(Object data in JSON)
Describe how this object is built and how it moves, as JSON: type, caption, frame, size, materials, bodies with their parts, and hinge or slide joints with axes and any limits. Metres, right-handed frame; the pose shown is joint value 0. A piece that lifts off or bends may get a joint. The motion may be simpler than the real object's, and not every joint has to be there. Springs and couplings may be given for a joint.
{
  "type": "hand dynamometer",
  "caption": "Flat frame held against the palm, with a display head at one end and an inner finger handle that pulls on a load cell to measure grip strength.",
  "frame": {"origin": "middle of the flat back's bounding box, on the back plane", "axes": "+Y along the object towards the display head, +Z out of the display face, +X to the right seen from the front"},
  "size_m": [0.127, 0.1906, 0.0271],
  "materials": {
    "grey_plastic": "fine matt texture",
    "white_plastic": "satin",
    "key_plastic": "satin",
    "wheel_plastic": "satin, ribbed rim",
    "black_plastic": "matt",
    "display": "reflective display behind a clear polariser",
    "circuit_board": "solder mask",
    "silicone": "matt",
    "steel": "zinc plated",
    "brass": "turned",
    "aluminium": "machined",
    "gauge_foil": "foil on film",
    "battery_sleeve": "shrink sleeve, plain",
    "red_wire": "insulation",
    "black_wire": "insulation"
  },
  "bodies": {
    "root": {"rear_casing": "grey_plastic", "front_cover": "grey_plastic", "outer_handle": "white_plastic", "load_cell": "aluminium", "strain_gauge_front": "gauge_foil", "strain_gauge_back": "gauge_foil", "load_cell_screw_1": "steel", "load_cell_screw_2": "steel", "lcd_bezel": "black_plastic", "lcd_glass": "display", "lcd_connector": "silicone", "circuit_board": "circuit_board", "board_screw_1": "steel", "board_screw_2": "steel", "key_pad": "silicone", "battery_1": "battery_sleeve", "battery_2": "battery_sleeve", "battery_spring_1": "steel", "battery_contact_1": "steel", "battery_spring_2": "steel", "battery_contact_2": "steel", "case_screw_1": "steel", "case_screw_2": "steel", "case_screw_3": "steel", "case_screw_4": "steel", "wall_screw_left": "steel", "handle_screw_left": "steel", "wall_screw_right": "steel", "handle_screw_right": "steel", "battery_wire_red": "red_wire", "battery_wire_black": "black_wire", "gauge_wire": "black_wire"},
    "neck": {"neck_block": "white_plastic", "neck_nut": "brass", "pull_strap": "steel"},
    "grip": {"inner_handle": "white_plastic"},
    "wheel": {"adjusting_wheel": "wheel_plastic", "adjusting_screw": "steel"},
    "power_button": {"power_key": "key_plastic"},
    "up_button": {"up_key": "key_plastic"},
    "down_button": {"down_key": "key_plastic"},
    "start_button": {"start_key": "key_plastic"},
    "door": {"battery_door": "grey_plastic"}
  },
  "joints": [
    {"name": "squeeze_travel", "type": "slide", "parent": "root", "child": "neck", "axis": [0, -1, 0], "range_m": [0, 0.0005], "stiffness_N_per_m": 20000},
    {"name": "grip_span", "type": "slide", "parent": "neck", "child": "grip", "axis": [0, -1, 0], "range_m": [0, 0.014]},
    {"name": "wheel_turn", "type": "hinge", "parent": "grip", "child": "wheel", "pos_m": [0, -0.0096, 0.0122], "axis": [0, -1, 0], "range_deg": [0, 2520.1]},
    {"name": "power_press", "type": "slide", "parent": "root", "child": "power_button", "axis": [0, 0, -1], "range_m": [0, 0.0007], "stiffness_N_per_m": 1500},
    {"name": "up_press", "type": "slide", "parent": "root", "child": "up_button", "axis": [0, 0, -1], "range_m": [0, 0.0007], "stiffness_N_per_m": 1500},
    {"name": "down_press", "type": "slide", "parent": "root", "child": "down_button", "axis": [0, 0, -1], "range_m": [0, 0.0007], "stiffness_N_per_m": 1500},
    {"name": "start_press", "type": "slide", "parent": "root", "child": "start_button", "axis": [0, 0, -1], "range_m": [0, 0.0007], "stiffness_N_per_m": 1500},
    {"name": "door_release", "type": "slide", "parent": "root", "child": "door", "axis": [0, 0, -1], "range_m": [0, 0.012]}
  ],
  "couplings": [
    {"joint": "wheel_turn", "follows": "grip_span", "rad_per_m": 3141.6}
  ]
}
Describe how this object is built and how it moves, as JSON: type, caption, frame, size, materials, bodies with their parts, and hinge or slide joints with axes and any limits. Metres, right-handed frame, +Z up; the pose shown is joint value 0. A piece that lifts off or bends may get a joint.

■ YOUR GOAL ■
Please reproduce each record precisely as written.

■ EXERCISE OUTPUT ■
Describe how this object is built and how it moves, as JSON: type, caption, frame, size, materials, bodies with their parts, and hinge or slide joints with axes and any limits. Metres, right-handed frame; the pose shown is joint value 0. A piece that lifts off or bends may get a joint. The motion may be simpler than the real object's, and not every joint has to be there. Springs and couplings may be given for a joint.
{
  "type": "hand dynamometer",
  "caption": "Flat frame held against the palm, with a display head at one end and an inner finger handle that pulls on a load cell to measure grip strength.",
  "frame": {"origin": "middle of the flat back's bounding box, on the back plane", "axes": "+Y along the object towards the display head, +Z out of the display face, +X to the right seen from the front"},
  "size_m": [0.127, 0.1906, 0.0271],
  "materials": {
    "grey_plastic": "fine matt texture",
    "white_plastic": "satin",
    "key_plastic": "satin",
    "wheel_plastic": "satin, ribbed rim",
    "black_plastic": "matt",
    "display": "reflective display behind a clear polariser",
    "circuit_board": "solder mask",
    "silicone": "matt",
    "steel": "zinc plated",
    "brass": "turned",
    "aluminium": "machined",
    "gauge_foil": "foil on film",
    "battery_sleeve": "shrink sleeve, plain",
    "red_wire": "insulation",
    "black_wire": "insulation"
  },
  "bodies": {
    "root": {"rear_casing": "grey_plastic", "front_cover": "grey_plastic", "outer_handle": "white_plastic", "load_cell": "aluminium", "strain_gauge_front": "gauge_foil", "strain_gauge_back": "gauge_foil", "load_cell_screw_1": "steel", "load_cell_screw_2": "steel", "lcd_bezel": "black_plastic", "lcd_glass": "display", "lcd_connector": "silicone", "circuit_board": "circuit_board", "board_screw_1": "steel", "board_screw_2": "steel", "key_pad": "silicone", "battery_1": "battery_sleeve", "battery_2": "battery_sleeve", "battery_spring_1": "steel", "battery_contact_1": "steel", "battery_spring_2": "steel", "battery_contact_2": "steel", "case_screw_1": "steel", "case_screw_2": "steel", "case_screw_3": "steel", "case_screw_4": "steel", "wall_screw_left": "steel", "handle_screw_left": "steel", "wall_screw_right": "steel", "handle_screw_right": "steel", "battery_wire_red": "red_wire", "battery_wire_black": "black_wire", "gauge_wire": "black_wire"},
    "neck": {"neck_block": "white_plastic", "neck_nut": "brass", "pull_strap": "steel"},
    "grip": {"inner_handle": "white_plastic"},
    "wheel": {"adjusting_wheel": "wheel_plastic", "adjusting_screw": "steel"},
    "power_button": {"power_key": "key_plastic"},
    "up_button": {"up_key": "key_plastic"},
    "down_button": {"down_key": "key_plastic"},
    "start_button": {"start_key": "key_plastic"},
    "door": {"battery_door": "grey_plastic"}
  },
  "joints": [
    {"name": "squeeze_travel", "type": "slide", "parent": "root", "child": "neck", "axis": [0, -1, 0], "range_m": [0, 0.0005], "stiffness_N_per_m": 20000},
    {"name": "grip_span", "type": "slide", "parent": "neck", "child": "grip", "axis": [0, -1, 0], "range_m": [0, 0.014]},
    {"name": "wheel_turn", "type": "hinge", "parent": "grip", "child": "wheel", "pos_m": [0, -0.0096, 0.0122], "axis": [0, -1, 0], "range_deg": [0, 2520.1]},
    {"name": "power_press", "type": "slide", "parent": "root", "child": "power_button", "axis": [0, 0, -1], "range_m": [0, 0.0007], "stiffness_N_per_m": 1500},
    {"name": "up_press", "type": "slide", "parent": "root", "child": "up_button", "axis": [0, 0, -1], "range_m": [0, 0.0007], "stiffness_N_per_m": 1500},
    {"name": "down_press", "type": "slide", "parent": "root", "child": "down_button", "axis": [0, 0, -1], "range_m": [0, 0.0007], "stiffness_N_per_m": 1500},
    {"name": "start_press", "type": "slide", "parent": "root", "child": "start_button", "axis": [0, 0, -1], "range_m": [0, 0.0007], "stiffness_N_per_m": 1500},
    {"name": "door_release", "type": "slide", "parent": "root", "child": "door", "axis": [0, 0, -1], "range_m": [0, 0.012]}
  ],
  "couplings": [
    {"joint": "wheel_turn", "follows": "grip_span", "rad_per_m": 3141.6}
  ]
}
Describe how this object is built and how it moves, as JSON: type, caption, frame, size, materials, bodies with their parts, and hinge or slide joints with axes and any limits. Metres, right-handed frame, +Z up; the pose shown is joint value 0. A piece that lifts off or bends may get a joint.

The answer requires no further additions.